Israel's proposed housing plan diverted to serve ultra-Orthodox
Having a job will be dropped as an eligibility requirement for affordable housing.
Yet another aspect of the Trajtenberg recommendations for social and economic reform is being adjusted to suit narrow sectoral interests: Having a job will be dropped as an eligibility requirement for affordable housing.
This means that most of the homes built under the affordable housing program, Mehir Lemishtaken, are likely to go to Haredi families, as happened in the past.
The committee headed by Prof. Manuel Trajtenberg had recommended making employment a requirement to be eligible to buy a home sold through the program. But Prime Minister Benjamin Netanyahu agreed to Housing Minister Ariel Atias' demand that this be dropped, despite Netanyahu's promise to Trajtenberg that he would pass his recommendations in full.
Most of the Trajtenberg recommendations are likely to be brought before the cabinet for approval next week. The tax recommendations already passed, with two modifications for the benefit of big business.
As part of measures to solve the country's housing shortage, the Trajtenberg recommendations include a plan to sell land at a discount to build 5,000 units of affordable housing. The homes would be sold through the existing Mehir Lemishtaken program.
Under the program, contractors who win tenders buy the land at a discount, but then are obligated to sell the apartments at less than market prices to people deemed eligible for affordable housing.
In order to be eligible, buyers will need to meet several criteria. The Trajtenberg committee had recommended mandating that in the case of families, both parents be working. But Atias and his ultra-Orthodox Shas party objected to this, since it would make Haredi families less likely to qualify. Ultra-Orthodox men often are registered as full-time yeshiva students and have a particularly low workforce participation rate.
Instead, Atias and Netanyahu agreed that that the Israel Lands Administration's controlling council would set the criteria. Knesset sources said that the council, which is headed by Atias, would most likely drop the clause that Shas didn't like.
In 2010, 65% of people who bought homes under Mehir Lemishtaken were Haredi - far more than their percentage in the population at large.

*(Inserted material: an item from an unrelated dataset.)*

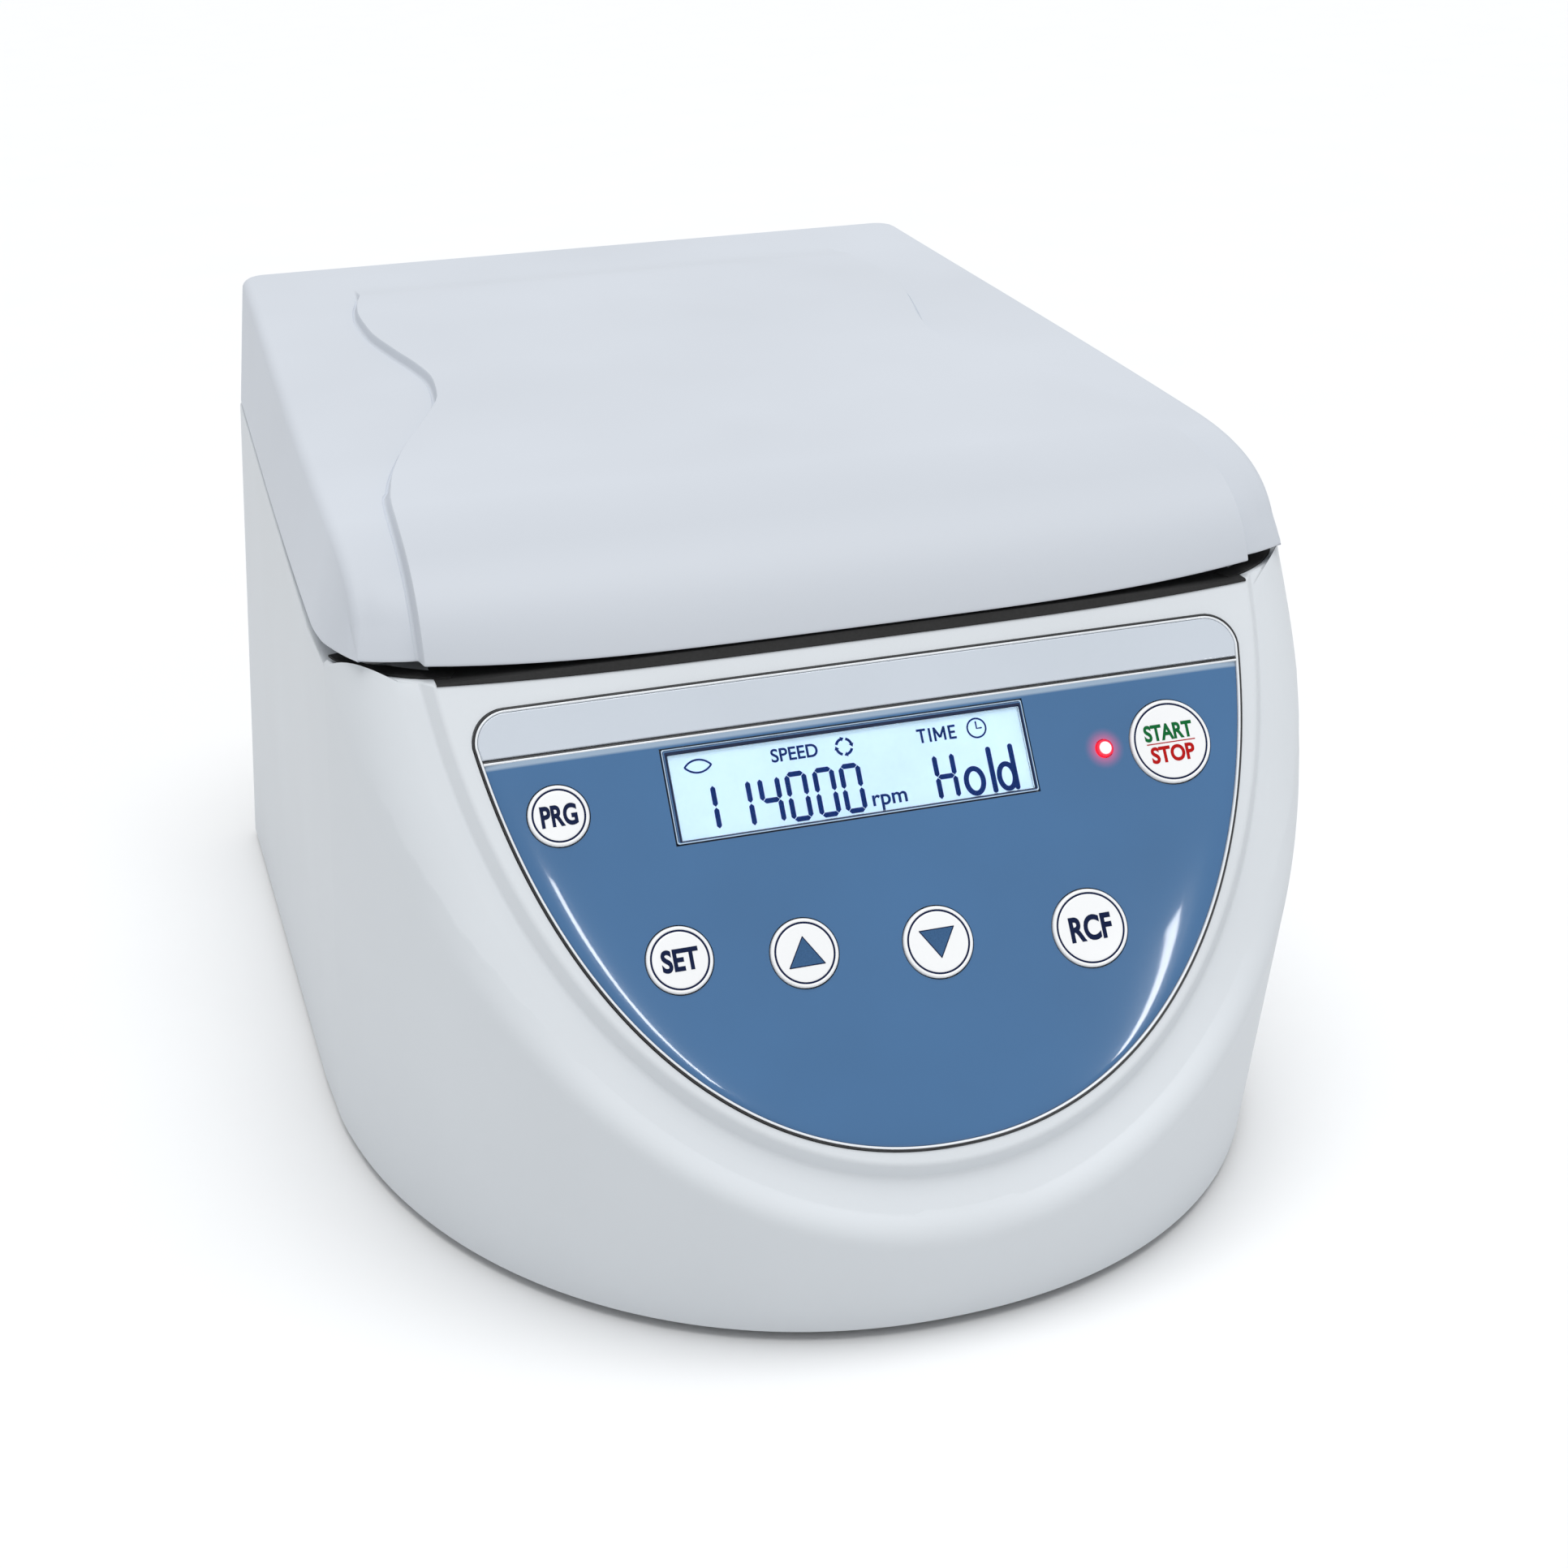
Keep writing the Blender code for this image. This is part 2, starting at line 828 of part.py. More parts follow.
def cut_round_openings(target, low, high):
    for name, (x, down, radius) in buttons.items():
        section = [(0.0, low), (radius + fit_gap, low), (radius + fit_gap, high), (0.0, high)]
        cut(target, panel_turned("cutter_" + name, section, x, down, None, button_round))
    radius = lamp_radius + fit_gap
    section = [(0.0, low), (radius, low), (radius, high), (0.0, high)]
    cut(target, panel_turned("cutter_lamp", section, lamp_x, lamp_down, None, small_round))


def display_outline(margin):
    width = frame_width - 2 * margin
    height = frame_height - 2 * margin
    corners = ((1, -1), (-1, -1), (-1, 1), (1, 1))
    return [(display_x + side * width / 2, display_down + up * height / 2) for side, up in corners]


def make_panel():
    overlay = panel_plate("control_overlay", lower_sheet_outline(strip_low + fit_gap),
                          sheet_seat, sheet_face, "panel_blue")
    opening = panel_plate("cutter_frame", display_outline(-fit_gap), -cut_overrun, cut_overrun)
    cut(overlay, opening)
    cut_round_openings(overlay, -cut_overrun, cut_overrun)
    panel_plate("trim_strip", strip_outline(), sheet_seat, sheet_face, "strip_silver")
    frame_face = sheet_face + frame_rise
    frame = panel_plate("display_frame", display_outline(0.0), sheet_seat, frame_face, "frame_navy")
    cut(frame, panel_plate("cutter_glass", display_outline(frame_band), -cut_overrun, cut_overrun))
    window_face = sheet_face - window_drop
    window_back = window_face - window_thickness
    window = display_outline(frame_band + fit_gap)
    panel_plate("display_window", window, window_back, window_face, "clear_window")
    panel_plate("display_module", display_outline(frame_band + module_margin),
                board_face + fit_gap, window_back - fit_gap, "display_blue")
    for name, (x, down, radius) in buttons.items():
        top = sheet_face + button_rise
        section = [
            (0.0, stem_end), (button_stem_radius, stem_end), (button_stem_radius, flange_back),
            (radius + button_flange, flange_back), (radius + button_flange, flange_face),
            (radius, flange_face), (radius, top - button_edge), (radius - button_edge, top), (0.0, top),
        ]
        panel_turned(name, section, x, down, "button_white", button_round)
    dome = sheet_face + lamp_dome
    low = board_face + fit_gap
    section = [(0.0, low), (lamp_radius, low), (lamp_radius, sheet_face),
               (lamp_radius * lamp_dome_share, sheet_face + lamp_dome * lamp_dome_share), (0.0, dome)]
    panel_turned("led_indicator", section, lamp_x, lamp_down, "lamp_red", small_round)
    outline = [(board_half, board_top), (board_half, board_shoulder), (board_low_half, board_low)]
    outline += [(-x, down) for x, down in reversed(outline)]
    board = panel_plate("control_board", outline, board_face - board_thickness, board_face, "board_green")
    for name, (x, down, radius) in buttons.items():
        low = board_face - board_thickness / 2
        section = [(0.0, low), (switch_pad_radius, low), (switch_pad_radius, pad_top), (0.0, pad_top)]
        join(board, panel_turned("pad_" + name, section, x, down, None, small_round // 2))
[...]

Netanyahu has not yet been able to get his cabinet to pass the Trajtenberg recommendations due to the objections of Shas and United Torah Judaism, another ultra-Orthodox faction.
Several weeks ago, the cabinet passed the recommendations in principle.

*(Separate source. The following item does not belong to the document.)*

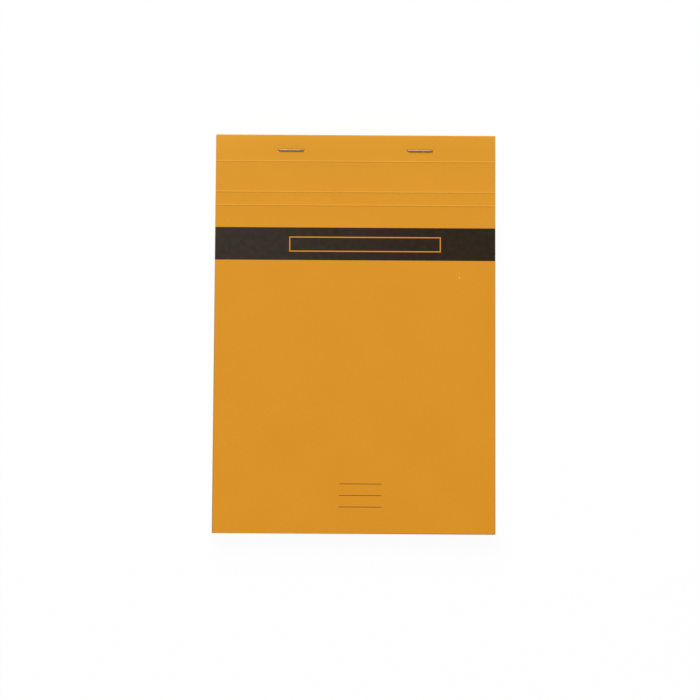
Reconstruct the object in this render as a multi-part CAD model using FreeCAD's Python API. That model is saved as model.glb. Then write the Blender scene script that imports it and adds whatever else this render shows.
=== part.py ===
import FreeCAD, Part
import math
import os

# A head-stapled writing pad with a wrap-around card cover, closed and lying on its back.
#
# Frame: millimetres. X is to the right, Y is towards the stapled head, and Z comes up out of
# the front cover. The origin is at the middle of the footprint, level with the lowest wire.
#
# One card is stapled over the head of the pad. It comes down the front with three raised
# scores, goes round the head in two tight folds and ends in a short flap on the back. The
# cover turns on its scores: at the first it opens, and at the other two it bends round the
# head, so that it can lie flat behind the back board while somebody writes.

# Sheets, backing board and card
sheet_width = 148.0
sheet_length = 210.0
sheet_count = 60
sheet_thickness = 0.08
board_thickness = 0.9
card_thickness = 0.3

# The card's folds at the head, and its flap on the back
fold_inner_radius = 0.15
flap_length = 20.0
flap_bite = 0.05  # how far the flap beds into the board

# Staples: round wire, pressed a little way into the card on both sides
wire_diameter = 0.7
wire_bend_radius = 0.8
wire_bite = 0.1
wire_clearance = 0.03
crown_width = 14.0
clinch_length = 5.0
staple_spacing = 68.2
staple_depth = 8.4  # from the head to the row of staples

# Scores across the cover: raised beads outside, with a groove inside
staple_to_opening_score = 5.9
bead_height = 0.1
bead_half_width = 0.45

# Room that the folded cover leaves over the staples, past the head and behind the back
crown_room = 0.15
head_room = 2.0
back_room = 0.25

# The printed band on the cover, a film of ink
band_depth = 49.5  # from the head to the band's upper edge
band_height = 17.3
ink_thickness = 0.02

# Lengths along Y
overall_length = sheet_length + card_thickness
head_y = overall_length / 2
foot_y = head_y - overall_length
sheet_head_y = head_y - card_thickness
flap_end_y = head_y - flap_length
staple_y = head_y - staple_depth

# Heights: the clinched wire is the lowest thing, at zero
wire_radius = wire_diameter / 2
wire_stand = wire_diameter - wire_bite
flap_bottom = wire_stand
flap_top = flap_bottom + card_thickness
board_bottom = flap_top - flap_bite
board_top = board_bottom + board_thickness
pages_top = board_top + sheet_count * sheet_thickness
cover_top = pages_top + card_thickness
block_thickness = cover_top - flap_bottom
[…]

After the full recommendations get through a cabinet vote, they will be presented to the Knesset as a government-sponsored bill. At that point, the Knesset will have to vote them into law.

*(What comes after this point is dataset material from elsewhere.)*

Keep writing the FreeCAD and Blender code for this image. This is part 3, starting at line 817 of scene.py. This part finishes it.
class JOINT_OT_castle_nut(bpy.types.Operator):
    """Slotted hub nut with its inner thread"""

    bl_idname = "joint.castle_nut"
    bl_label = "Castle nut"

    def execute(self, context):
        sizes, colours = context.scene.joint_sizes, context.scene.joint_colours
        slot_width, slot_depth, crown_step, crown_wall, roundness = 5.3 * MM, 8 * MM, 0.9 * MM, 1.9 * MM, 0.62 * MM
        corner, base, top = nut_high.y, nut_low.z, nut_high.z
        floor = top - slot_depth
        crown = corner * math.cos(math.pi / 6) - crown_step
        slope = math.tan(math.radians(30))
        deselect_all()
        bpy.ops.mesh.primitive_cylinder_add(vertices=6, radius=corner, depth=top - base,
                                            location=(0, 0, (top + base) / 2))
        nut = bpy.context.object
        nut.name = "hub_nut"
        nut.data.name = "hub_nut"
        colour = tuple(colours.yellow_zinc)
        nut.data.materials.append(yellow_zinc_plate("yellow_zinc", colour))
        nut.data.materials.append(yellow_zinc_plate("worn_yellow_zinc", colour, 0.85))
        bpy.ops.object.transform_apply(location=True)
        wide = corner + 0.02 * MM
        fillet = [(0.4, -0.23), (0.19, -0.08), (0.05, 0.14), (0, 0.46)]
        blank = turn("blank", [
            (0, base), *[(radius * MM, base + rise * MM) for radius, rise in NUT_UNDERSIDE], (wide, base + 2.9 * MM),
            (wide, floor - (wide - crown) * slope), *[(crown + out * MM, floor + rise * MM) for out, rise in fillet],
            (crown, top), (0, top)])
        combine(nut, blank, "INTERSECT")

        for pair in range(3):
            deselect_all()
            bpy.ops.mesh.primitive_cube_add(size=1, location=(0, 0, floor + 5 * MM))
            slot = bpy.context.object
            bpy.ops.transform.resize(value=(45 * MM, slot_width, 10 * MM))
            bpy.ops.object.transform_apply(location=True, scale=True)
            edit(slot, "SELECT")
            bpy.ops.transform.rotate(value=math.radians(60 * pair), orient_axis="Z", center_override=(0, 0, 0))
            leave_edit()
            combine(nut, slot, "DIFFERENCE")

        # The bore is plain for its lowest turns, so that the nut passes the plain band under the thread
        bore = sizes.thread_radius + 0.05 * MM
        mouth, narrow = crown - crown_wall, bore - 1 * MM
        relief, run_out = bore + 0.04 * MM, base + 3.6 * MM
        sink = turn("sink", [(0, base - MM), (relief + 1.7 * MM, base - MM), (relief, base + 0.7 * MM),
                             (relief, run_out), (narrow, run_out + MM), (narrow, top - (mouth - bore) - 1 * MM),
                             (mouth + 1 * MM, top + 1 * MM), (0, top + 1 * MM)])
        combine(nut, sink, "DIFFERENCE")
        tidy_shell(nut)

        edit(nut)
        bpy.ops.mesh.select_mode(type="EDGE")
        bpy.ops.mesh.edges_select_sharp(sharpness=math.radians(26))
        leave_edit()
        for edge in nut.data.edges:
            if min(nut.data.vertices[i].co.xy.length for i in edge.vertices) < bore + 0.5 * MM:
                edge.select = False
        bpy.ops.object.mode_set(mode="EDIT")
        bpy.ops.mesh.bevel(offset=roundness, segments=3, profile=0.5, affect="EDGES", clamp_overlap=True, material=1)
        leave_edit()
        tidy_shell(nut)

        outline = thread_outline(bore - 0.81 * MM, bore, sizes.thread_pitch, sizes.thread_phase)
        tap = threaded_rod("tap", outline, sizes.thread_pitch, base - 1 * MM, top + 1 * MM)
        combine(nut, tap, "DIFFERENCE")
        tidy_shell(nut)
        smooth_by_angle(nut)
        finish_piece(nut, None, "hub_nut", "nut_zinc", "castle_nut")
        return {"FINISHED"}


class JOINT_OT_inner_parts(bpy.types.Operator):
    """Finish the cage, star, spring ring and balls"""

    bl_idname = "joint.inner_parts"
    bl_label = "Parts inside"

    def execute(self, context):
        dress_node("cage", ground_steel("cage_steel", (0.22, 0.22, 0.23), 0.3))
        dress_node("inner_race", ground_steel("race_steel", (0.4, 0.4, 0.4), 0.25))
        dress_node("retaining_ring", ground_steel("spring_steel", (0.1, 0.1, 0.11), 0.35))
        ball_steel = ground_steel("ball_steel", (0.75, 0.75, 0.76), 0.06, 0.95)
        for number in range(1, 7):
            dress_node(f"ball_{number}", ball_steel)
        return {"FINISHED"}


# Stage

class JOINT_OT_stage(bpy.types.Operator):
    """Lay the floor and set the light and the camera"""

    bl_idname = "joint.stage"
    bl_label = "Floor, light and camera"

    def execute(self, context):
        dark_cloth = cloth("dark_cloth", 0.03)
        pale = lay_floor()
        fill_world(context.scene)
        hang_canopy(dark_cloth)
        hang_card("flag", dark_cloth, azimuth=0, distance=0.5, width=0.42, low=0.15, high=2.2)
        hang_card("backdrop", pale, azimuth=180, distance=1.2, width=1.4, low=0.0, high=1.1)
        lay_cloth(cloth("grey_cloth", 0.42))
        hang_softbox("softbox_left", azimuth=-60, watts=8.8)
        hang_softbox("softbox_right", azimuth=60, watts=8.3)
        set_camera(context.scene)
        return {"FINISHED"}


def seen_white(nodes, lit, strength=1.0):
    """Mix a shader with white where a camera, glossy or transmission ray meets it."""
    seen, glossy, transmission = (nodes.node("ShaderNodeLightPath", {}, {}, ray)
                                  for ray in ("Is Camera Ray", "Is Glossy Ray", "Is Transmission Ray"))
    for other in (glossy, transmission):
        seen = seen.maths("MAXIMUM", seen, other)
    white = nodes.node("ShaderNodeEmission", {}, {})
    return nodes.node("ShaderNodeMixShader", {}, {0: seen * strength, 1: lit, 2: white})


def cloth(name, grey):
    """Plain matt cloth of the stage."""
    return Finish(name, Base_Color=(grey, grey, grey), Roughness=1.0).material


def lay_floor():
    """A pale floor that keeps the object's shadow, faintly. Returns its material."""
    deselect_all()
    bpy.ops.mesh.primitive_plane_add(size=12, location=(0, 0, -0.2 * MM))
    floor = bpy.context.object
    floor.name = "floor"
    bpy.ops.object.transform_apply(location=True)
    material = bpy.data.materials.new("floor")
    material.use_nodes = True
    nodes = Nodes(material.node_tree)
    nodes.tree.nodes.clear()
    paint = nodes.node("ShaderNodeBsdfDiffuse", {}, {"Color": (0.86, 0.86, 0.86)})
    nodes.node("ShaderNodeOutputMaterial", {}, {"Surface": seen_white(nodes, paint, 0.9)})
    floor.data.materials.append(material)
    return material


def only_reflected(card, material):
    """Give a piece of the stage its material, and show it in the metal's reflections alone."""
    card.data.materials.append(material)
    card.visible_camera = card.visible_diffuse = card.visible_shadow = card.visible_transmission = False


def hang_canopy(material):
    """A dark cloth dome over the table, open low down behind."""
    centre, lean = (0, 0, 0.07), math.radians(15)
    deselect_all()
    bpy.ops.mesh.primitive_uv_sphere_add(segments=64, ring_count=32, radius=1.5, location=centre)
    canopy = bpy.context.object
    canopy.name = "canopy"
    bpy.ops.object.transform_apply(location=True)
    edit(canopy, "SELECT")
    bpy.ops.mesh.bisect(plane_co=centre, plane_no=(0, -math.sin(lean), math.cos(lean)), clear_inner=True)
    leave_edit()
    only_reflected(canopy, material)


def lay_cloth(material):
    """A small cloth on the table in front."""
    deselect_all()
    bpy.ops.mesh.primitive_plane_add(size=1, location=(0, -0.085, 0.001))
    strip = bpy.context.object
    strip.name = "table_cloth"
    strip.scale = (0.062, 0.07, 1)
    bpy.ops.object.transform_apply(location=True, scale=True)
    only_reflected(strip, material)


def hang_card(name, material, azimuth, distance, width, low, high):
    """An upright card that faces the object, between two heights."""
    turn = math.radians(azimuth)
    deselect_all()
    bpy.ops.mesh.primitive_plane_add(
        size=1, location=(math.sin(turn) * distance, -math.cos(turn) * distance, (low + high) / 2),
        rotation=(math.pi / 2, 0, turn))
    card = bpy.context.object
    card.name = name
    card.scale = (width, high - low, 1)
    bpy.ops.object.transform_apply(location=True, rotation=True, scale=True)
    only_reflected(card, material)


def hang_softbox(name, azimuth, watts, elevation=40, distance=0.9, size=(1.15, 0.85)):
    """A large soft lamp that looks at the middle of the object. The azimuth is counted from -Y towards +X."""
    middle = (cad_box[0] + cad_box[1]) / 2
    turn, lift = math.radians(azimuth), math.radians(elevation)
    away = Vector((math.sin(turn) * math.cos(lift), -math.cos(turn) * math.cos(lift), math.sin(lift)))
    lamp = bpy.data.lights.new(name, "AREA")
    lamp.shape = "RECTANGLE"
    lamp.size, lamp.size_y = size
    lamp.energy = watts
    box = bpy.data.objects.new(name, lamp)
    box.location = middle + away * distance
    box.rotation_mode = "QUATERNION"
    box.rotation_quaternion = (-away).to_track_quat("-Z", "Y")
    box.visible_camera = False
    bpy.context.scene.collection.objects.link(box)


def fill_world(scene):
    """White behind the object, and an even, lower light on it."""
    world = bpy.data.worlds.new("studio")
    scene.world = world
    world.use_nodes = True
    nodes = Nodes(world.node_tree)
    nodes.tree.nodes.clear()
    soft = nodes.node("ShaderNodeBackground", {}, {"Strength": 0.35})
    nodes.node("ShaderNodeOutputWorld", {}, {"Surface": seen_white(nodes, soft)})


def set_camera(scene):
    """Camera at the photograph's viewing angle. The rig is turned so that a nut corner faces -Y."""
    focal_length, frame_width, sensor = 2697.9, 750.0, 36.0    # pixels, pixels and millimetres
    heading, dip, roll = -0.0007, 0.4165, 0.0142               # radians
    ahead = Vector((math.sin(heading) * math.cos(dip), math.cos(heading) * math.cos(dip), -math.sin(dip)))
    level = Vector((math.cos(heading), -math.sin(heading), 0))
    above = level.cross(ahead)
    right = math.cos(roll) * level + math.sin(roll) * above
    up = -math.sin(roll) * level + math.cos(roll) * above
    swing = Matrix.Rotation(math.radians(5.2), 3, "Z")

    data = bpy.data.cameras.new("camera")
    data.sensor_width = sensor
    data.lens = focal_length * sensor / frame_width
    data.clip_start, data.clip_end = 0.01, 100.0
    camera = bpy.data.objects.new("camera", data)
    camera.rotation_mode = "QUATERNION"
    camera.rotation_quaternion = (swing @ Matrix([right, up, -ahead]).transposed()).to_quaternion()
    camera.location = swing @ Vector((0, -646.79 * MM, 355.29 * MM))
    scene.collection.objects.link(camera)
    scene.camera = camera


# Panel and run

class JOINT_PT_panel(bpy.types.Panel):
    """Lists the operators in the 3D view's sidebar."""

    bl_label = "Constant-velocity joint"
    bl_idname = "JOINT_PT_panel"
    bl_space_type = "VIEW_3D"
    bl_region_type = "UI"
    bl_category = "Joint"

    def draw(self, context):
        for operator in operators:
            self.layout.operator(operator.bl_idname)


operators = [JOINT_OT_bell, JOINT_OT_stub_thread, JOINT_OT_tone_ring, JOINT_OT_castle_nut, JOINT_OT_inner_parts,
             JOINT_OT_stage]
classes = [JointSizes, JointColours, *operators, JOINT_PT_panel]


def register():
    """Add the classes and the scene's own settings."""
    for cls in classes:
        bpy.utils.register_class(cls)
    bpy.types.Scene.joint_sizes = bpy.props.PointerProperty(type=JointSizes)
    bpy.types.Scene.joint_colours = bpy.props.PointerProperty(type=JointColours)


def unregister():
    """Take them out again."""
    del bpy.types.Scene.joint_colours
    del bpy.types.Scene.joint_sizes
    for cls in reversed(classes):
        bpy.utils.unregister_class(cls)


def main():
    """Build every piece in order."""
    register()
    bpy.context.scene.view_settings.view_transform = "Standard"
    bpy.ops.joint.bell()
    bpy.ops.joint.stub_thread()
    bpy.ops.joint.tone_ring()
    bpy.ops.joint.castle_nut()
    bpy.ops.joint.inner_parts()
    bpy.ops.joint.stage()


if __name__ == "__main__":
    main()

The ultra-Orthodox parties have criticized the recommendations for not calling for the construction of state-funded public housing.
Public backs Haredi employment reforms
Meanwhile, a survey found that 78% of the country's Jewish population supports implementing every aspect of the Trajtenberg committee's recommendations regarding integrating Haredi men into the workforce.
The survey, conducted for the nonprofit Hiddush - For Religious Freedom and Equality, found that 90% of non-religious Jews support the reform, while 94% of Haredim oppose it.
The Trajtenberg report includes far-reaching recommendations for fixing distortions in the economy, one of them being Haredi men's low workforce participation rate. It called for forcing Haredi primary and secondary schools to teach core subjects including math and English, and not funding yeshiva studies for adult Haredi men for more than five years each.
Support for the recommendations was particularly high among people who voted for the parties in the coalition, Hiddush noted.